Problem to work on. Reproduce all of the material word for word.

Stored items from a collection.
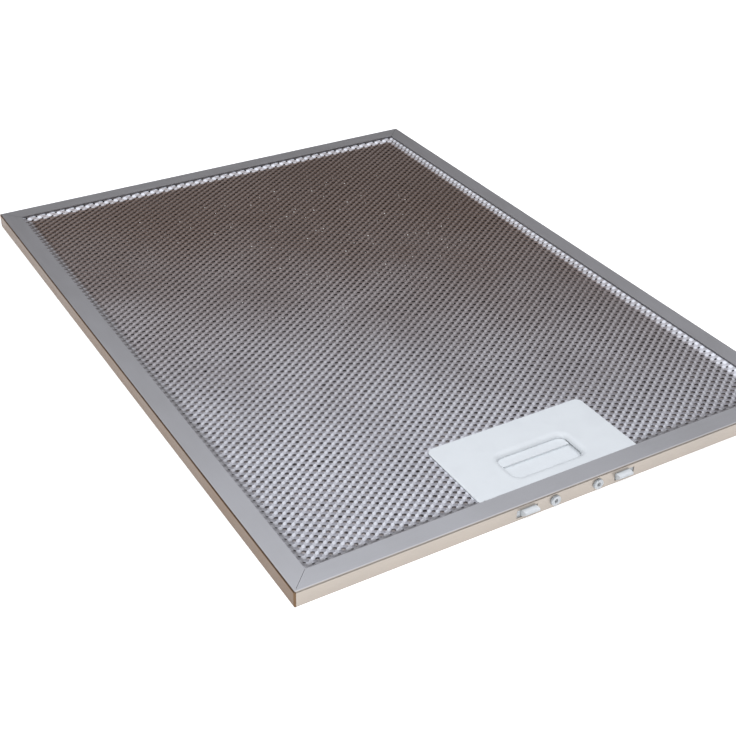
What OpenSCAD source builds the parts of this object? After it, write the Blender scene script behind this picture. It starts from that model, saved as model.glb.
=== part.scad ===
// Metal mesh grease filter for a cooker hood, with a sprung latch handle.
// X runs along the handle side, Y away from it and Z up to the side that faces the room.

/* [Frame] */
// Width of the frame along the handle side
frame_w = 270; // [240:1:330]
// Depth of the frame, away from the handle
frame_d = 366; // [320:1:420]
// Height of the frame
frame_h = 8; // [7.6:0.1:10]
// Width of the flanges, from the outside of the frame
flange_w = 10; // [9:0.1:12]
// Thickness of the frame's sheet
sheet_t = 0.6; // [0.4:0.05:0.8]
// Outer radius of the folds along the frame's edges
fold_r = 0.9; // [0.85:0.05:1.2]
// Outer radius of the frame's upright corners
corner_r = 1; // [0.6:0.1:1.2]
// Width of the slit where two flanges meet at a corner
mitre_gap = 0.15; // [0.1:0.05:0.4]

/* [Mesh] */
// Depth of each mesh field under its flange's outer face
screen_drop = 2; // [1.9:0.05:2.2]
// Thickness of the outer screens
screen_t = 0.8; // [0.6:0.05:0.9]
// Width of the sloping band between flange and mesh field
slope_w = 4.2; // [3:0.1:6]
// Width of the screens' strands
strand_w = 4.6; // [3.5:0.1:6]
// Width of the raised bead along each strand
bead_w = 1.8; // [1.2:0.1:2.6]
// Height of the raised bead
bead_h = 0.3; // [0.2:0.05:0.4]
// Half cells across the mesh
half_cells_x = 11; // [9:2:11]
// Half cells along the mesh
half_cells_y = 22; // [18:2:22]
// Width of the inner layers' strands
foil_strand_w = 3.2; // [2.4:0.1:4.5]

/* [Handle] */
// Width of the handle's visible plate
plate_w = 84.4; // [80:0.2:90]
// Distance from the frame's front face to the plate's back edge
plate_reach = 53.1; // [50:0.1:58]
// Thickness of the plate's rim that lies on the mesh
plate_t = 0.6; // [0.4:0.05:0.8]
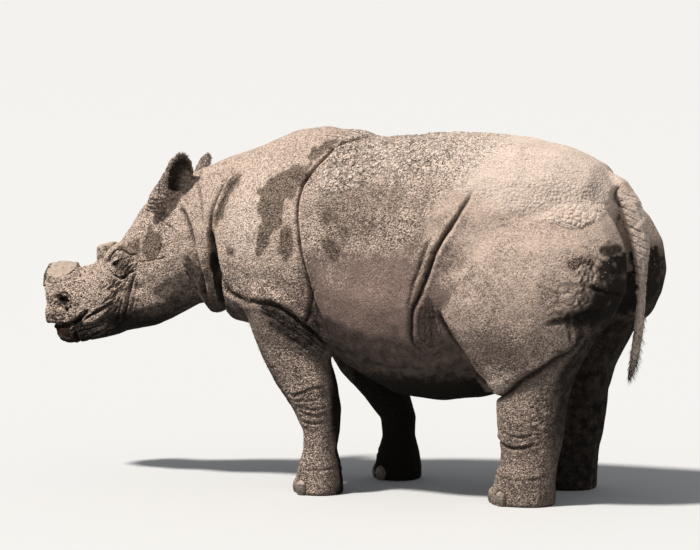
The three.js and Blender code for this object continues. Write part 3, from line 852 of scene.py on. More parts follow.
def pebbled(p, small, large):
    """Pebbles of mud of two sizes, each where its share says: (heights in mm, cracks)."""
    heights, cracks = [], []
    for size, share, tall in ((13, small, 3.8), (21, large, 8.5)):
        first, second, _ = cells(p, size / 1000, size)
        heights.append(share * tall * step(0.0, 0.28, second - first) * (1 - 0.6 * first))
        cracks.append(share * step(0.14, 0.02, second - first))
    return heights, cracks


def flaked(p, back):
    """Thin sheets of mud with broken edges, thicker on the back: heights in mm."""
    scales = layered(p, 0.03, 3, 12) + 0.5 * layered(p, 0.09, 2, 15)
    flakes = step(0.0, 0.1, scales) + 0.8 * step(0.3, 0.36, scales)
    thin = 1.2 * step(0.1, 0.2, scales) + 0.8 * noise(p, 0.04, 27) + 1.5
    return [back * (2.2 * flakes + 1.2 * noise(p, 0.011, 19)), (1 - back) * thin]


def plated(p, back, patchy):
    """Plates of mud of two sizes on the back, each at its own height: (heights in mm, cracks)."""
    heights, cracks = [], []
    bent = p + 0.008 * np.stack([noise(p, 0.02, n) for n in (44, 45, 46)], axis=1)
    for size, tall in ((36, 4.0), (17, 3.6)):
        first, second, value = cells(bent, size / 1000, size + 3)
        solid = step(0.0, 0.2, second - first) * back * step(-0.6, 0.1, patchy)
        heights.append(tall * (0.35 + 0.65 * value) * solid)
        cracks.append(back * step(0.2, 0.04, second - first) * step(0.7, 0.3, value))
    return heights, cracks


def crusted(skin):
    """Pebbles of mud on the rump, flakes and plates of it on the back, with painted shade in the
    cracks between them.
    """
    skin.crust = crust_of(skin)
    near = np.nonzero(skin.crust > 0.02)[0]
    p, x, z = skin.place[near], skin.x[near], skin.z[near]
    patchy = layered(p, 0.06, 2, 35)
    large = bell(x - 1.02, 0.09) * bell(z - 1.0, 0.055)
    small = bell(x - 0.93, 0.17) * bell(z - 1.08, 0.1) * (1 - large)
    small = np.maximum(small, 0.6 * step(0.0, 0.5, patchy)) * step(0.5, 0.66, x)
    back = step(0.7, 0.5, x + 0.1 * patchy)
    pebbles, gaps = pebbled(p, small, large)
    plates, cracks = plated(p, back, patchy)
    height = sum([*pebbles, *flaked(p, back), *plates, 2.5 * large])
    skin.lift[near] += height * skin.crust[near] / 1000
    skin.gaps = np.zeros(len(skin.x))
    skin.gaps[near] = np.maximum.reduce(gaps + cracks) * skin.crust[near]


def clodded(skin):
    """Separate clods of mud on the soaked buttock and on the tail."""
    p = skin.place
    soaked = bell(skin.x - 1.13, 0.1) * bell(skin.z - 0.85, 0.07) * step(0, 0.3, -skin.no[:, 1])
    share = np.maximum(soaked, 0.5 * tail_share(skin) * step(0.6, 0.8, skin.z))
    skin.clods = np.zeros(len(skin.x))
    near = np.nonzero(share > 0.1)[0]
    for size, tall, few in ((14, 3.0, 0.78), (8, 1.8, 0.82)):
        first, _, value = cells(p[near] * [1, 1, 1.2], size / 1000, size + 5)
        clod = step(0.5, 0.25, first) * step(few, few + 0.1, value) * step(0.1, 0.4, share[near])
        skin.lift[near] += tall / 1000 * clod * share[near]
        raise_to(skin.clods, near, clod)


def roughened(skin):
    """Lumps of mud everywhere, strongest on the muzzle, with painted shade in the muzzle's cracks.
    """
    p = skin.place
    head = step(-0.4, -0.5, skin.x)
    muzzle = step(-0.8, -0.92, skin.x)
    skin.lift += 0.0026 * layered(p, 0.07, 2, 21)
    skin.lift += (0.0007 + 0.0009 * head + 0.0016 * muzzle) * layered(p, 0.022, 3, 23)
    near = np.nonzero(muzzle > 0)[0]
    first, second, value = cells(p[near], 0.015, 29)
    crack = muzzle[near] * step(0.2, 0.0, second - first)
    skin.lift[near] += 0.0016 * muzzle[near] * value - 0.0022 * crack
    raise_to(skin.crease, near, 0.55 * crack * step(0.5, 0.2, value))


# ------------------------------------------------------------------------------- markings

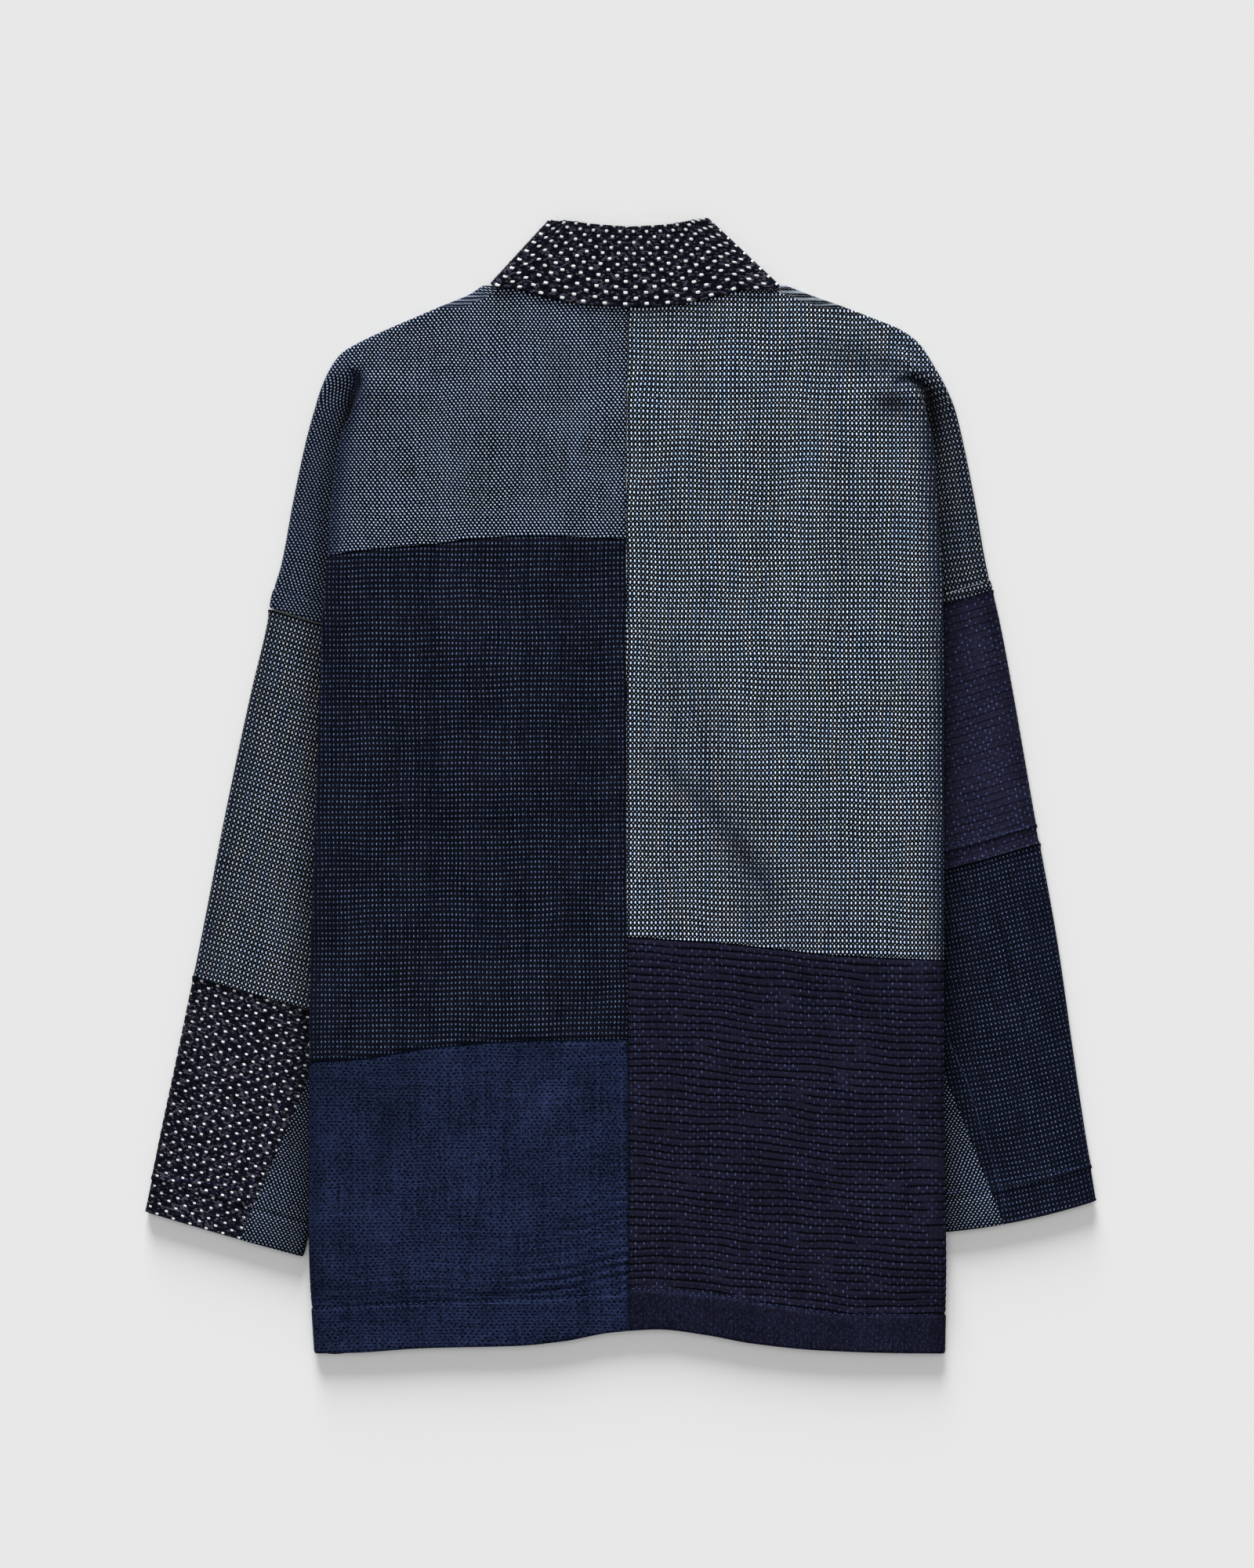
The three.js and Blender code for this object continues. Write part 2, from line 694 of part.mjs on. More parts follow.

Response for this exercise.
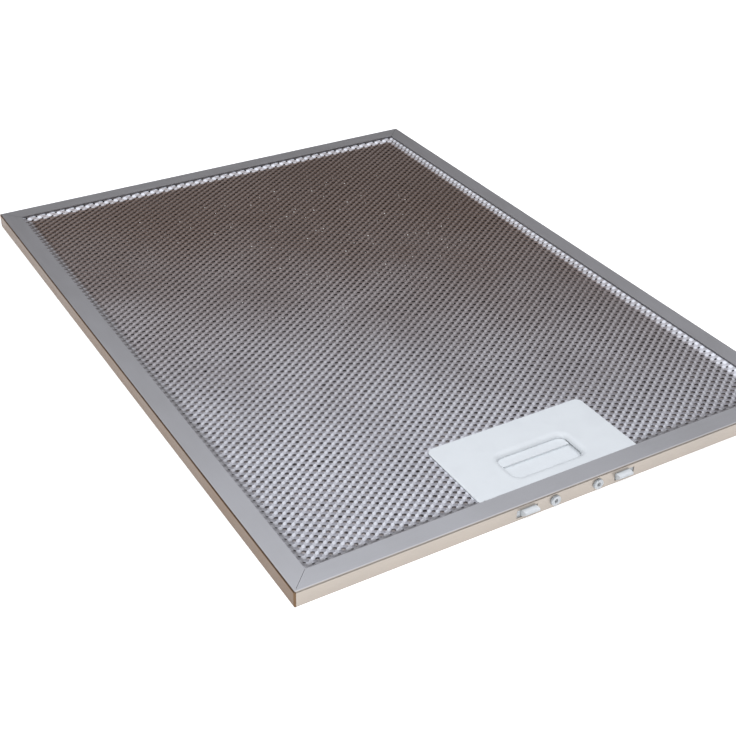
What OpenSCAD source builds the parts of this object? After it, write the Blender scene script behind this picture. It starts from that model, saved as model.glb.
=== part.scad ===
// Metal mesh grease filter for a cooker hood, with a sprung latch handle.
// X runs along the handle side, Y away from it and Z up to the side that faces the room.

/* [Frame] */
// Width of the frame along the handle side
frame_w = 270; // [240:1:330]
// Depth of the frame, away from the handle
frame_d = 366; // [320:1:420]
// Height of the frame
frame_h = 8; // [7.6:0.1:10]
// Width of the flanges, from the outside of the frame
flange_w = 10; // [9:0.1:12]
// Thickness of the frame's sheet
sheet_t = 0.6; // [0.4:0.05:0.8]
// Outer radius of the folds along the frame's edges
fold_r = 0.9; // [0.85:0.05:1.2]
// Outer radius of the frame's upright corners
corner_r = 1; // [0.6:0.1:1.2]
// Width of the slit where two flanges meet at a corner
mitre_gap = 0.15; // [0.1:0.05:0.4]

/* [Mesh] */
// Depth of each mesh field under its flange's outer face
screen_drop = 2; // [1.9:0.05:2.2]
// Thickness of the outer screens
screen_t = 0.8; // [0.6:0.05:0.9]
// Width of the sloping band between flange and mesh field
slope_w = 4.2; // [3:0.1:6]
// Width of the screens' strands
strand_w = 4.6; // [3.5:0.1:6]
// Width of the raised bead along each strand
bead_w = 1.8; // [1.2:0.1:2.6]
// Height of the raised bead
bead_h = 0.3; // [0.2:0.05:0.4]
// Half cells across the mesh
half_cells_x = 11; // [9:2:11]
// Half cells along the mesh
half_cells_y = 22; // [18:2:22]
// Width of the inner layers' strands
foil_strand_w = 3.2; // [2.4:0.1:4.5]

/* [Handle] */
// Width of the handle's visible plate
plate_w = 84.4; // [80:0.2:90]
// Distance from the frame's front face to the plate's back edge
plate_reach = 53.1; // [50:0.1:58]
// Thickness of the plate's rim that lies on the mesh
plate_t = 0.6; // [0.4:0.05:0.8]
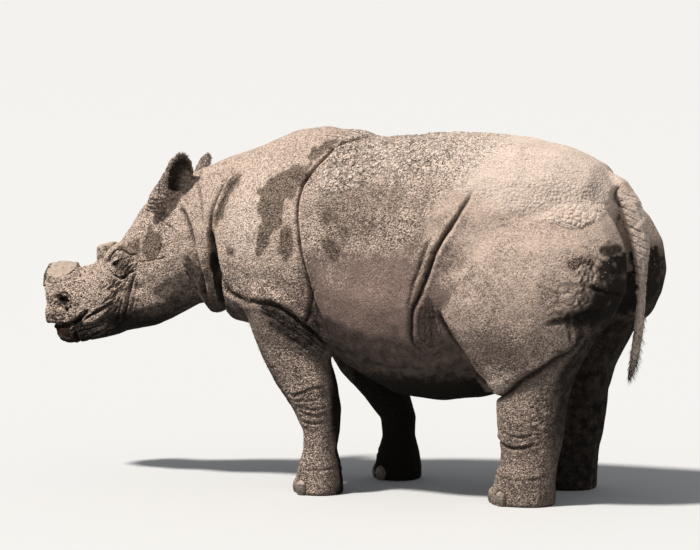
The three.js and Blender code for this object continues. Write part 3, from line 852 of scene.py on. More parts follow.
def pebbled(p, small, large):
    """Pebbles of mud of two sizes, each where its share says: (heights in mm, cracks)."""
    heights, cracks = [], []
    for size, share, tall in ((13, small, 3.8), (21, large, 8.5)):
        first, second, _ = cells(p, size / 1000, size)
        heights.append(share * tall * step(0.0, 0.28, second - first) * (1 - 0.6 * first))
        cracks.append(share * step(0.14, 0.02, second - first))
    return heights, cracks


def flaked(p, back):
    """Thin sheets of mud with broken edges, thicker on the back: heights in mm."""
    scales = layered(p, 0.03, 3, 12) + 0.5 * layered(p, 0.09, 2, 15)
    flakes = step(0.0, 0.1, scales) + 0.8 * step(0.3, 0.36, scales)
    thin = 1.2 * step(0.1, 0.2, scales) + 0.8 * noise(p, 0.04, 27) + 1.5
    return [back * (2.2 * flakes + 1.2 * noise(p, 0.011, 19)), (1 - back) * thin]


def plated(p, back, patchy):
    """Plates of mud of two sizes on the back, each at its own height: (heights in mm, cracks)."""
    heights, cracks = [], []
    bent = p + 0.008 * np.stack([noise(p, 0.02, n) for n in (44, 45, 46)], axis=1)
    for size, tall in ((36, 4.0), (17, 3.6)):
        first, second, value = cells(bent, size / 1000, size + 3)
        solid = step(0.0, 0.2, second - first) * back * step(-0.6, 0.1, patchy)
        heights.append(tall * (0.35 + 0.65 * value) * solid)
        cracks.append(back * step(0.2, 0.04, second - first) * step(0.7, 0.3, value))
    return heights, cracks


def crusted(skin):
    """Pebbles of mud on the rump, flakes and plates of it on the back, with painted shade in the
    cracks between them.
    """
    skin.crust = crust_of(skin)
    near = np.nonzero(skin.crust > 0.02)[0]
    p, x, z = skin.place[near], skin.x[near], skin.z[near]
    patchy = layered(p, 0.06, 2, 35)
    large = bell(x - 1.02, 0.09) * bell(z - 1.0, 0.055)
    small = bell(x - 0.93, 0.17) * bell(z - 1.08, 0.1) * (1 - large)
    small = np.maximum(small, 0.6 * step(0.0, 0.5, patchy)) * step(0.5, 0.66, x)
    back = step(0.7, 0.5, x + 0.1 * patchy)
    pebbles, gaps = pebbled(p, small, large)
    plates, cracks = plated(p, back, patchy)
    height = sum([*pebbles, *flaked(p, back), *plates, 2.5 * large])
    skin.lift[near] += height * skin.crust[near] / 1000
    skin.gaps = np.zeros(len(skin.x))
    skin.gaps[near] = np.maximum.reduce(gaps + cracks) * skin.crust[near]


def clodded(skin):
    """Separate clods of mud on the soaked buttock and on the tail."""
    p = skin.place
    soaked = bell(skin.x - 1.13, 0.1) * bell(skin.z - 0.85, 0.07) * step(0, 0.3, -skin.no[:, 1])
    share = np.maximum(soaked, 0.5 * tail_share(skin) * step(0.6, 0.8, skin.z))
    skin.clods = np.zeros(len(skin.x))
    near = np.nonzero(share > 0.1)[0]
    for size, tall, few in ((14, 3.0, 0.78), (8, 1.8, 0.82)):
        first, _, value = cells(p[near] * [1, 1, 1.2], size / 1000, size + 5)
        clod = step(0.5, 0.25, first) * step(few, few + 0.1, value) * step(0.1, 0.4, share[near])
        skin.lift[near] += tall / 1000 * clod * share[near]
        raise_to(skin.clods, near, clod)


def roughened(skin):
    """Lumps of mud everywhere, strongest on the muzzle, with painted shade in the muzzle's cracks.
    """
    p = skin.place
    head = step(-0.4, -0.5, skin.x)
    muzzle = step(-0.8, -0.92, skin.x)
    skin.lift += 0.0026 * layered(p, 0.07, 2, 21)
    skin.lift += (0.0007 + 0.0009 * head + 0.0016 * muzzle) * layered(p, 0.022, 3, 23)
    near = np.nonzero(muzzle > 0)[0]
    first, second, value = cells(p[near], 0.015, 29)
    crack = muzzle[near] * step(0.2, 0.0, second - first)
    skin.lift[near] += 0.0016 * muzzle[near] * value - 0.0022 * crack
    raise_to(skin.crease, near, 0.55 * crack * step(0.5, 0.2, value))


# ------------------------------------------------------------------------------- markings

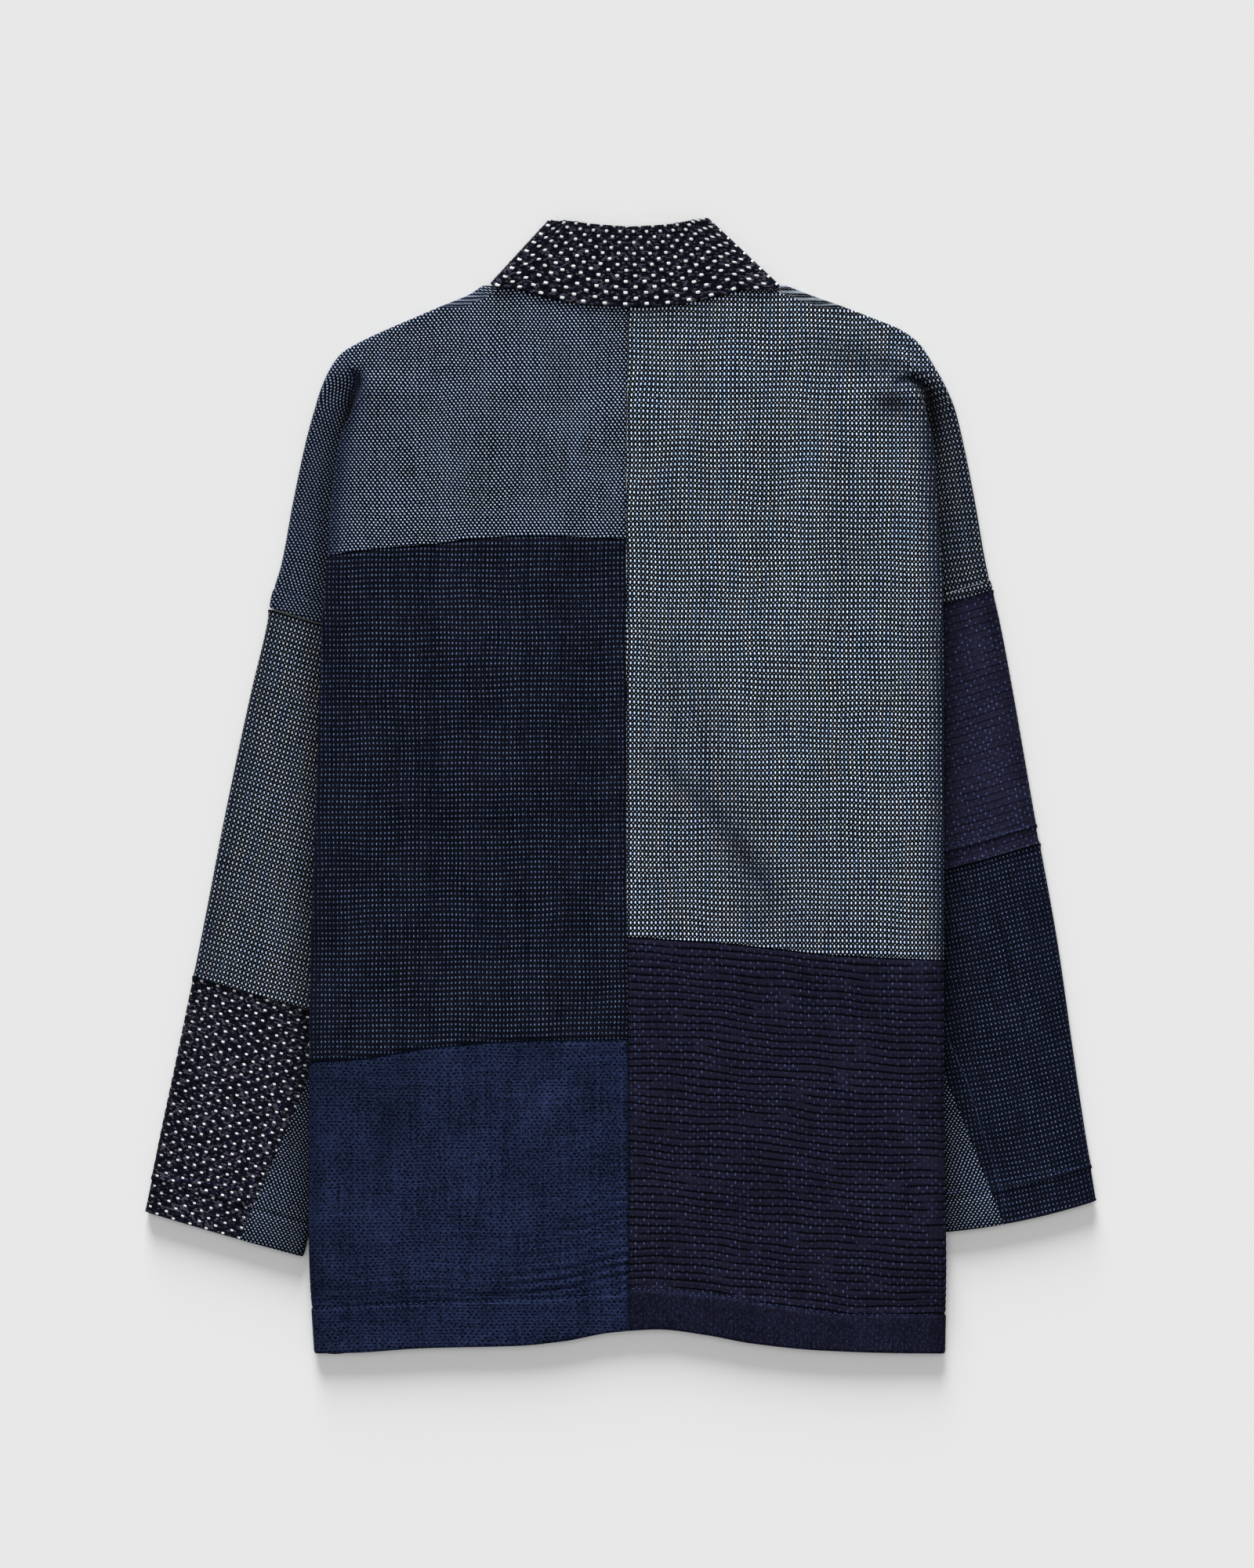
The three.js and Blender code for this object continues. Write part 2, from line 694 of part.mjs on. More parts follow.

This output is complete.